*** DATASET EXTRACT

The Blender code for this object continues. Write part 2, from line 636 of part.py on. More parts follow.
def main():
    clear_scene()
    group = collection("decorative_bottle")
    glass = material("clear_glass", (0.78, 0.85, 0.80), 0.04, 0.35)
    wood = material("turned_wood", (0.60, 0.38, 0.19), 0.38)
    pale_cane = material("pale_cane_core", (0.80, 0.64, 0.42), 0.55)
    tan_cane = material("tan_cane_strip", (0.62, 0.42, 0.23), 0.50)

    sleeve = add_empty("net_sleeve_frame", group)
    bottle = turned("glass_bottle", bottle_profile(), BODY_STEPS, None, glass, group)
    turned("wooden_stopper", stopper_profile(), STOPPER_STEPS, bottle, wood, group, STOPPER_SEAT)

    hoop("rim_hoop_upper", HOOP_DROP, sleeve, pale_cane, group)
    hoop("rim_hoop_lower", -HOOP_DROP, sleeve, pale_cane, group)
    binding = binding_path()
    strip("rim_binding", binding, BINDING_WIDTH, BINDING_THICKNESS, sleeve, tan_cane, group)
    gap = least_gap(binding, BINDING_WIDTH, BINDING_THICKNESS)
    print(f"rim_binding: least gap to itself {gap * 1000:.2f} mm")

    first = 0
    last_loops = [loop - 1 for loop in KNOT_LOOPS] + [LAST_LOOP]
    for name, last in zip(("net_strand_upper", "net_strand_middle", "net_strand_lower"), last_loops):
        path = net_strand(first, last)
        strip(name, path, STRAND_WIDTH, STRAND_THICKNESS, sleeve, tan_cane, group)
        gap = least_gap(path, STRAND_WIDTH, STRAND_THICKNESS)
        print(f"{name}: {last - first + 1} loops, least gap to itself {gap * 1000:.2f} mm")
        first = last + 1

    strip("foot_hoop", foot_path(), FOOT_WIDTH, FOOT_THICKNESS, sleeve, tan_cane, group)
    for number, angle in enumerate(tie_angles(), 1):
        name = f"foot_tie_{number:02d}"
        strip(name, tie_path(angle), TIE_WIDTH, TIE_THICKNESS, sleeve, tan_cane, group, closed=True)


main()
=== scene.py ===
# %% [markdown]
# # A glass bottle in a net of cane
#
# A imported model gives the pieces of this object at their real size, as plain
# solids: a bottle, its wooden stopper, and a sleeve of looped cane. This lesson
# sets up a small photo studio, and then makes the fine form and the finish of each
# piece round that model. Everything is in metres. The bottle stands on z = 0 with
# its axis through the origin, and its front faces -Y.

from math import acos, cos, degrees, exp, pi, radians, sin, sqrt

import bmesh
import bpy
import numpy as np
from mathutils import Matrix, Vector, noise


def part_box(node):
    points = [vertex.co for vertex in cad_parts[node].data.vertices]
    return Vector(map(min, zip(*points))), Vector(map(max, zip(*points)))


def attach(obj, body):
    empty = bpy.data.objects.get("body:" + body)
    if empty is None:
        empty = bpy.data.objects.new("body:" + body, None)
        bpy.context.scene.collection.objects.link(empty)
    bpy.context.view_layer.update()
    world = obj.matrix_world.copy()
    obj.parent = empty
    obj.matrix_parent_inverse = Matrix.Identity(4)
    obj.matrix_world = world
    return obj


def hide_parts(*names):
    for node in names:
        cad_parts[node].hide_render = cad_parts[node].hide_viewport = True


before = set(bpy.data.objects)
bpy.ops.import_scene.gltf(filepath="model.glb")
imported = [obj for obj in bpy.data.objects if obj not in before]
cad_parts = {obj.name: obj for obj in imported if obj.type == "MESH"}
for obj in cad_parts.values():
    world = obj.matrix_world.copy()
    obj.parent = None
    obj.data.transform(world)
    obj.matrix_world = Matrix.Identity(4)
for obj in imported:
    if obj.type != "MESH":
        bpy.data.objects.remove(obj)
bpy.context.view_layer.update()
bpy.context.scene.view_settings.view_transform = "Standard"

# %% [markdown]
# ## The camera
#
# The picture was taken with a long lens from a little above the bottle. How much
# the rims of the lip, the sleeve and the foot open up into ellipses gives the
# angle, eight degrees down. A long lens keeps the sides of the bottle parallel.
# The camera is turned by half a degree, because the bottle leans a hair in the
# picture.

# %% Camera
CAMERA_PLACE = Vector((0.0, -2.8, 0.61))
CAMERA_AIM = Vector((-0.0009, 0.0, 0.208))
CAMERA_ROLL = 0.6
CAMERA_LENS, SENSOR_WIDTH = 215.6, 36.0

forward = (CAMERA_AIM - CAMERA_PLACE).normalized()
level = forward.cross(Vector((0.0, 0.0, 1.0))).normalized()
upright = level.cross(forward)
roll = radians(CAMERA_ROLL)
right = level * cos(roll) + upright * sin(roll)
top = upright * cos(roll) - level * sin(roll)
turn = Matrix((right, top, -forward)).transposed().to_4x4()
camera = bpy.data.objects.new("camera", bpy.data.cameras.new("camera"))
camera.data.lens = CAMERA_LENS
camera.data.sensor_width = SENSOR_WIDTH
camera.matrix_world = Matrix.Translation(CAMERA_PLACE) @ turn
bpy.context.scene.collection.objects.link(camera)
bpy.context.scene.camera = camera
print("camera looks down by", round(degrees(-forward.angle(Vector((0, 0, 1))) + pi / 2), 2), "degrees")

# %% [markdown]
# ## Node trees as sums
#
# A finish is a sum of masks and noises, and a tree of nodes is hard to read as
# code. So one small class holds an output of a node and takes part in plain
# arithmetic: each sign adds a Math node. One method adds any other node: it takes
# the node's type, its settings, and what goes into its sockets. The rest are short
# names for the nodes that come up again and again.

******

WHAT YOU NEED TO DO ::
Using the listing above, list every line in which the string "gives" occurs.

SOLUTION ::
# A imported model gives the pieces of this object at their real size, as plain
# the rims of the lip, the sleeve and the foot open up into ellipses gives the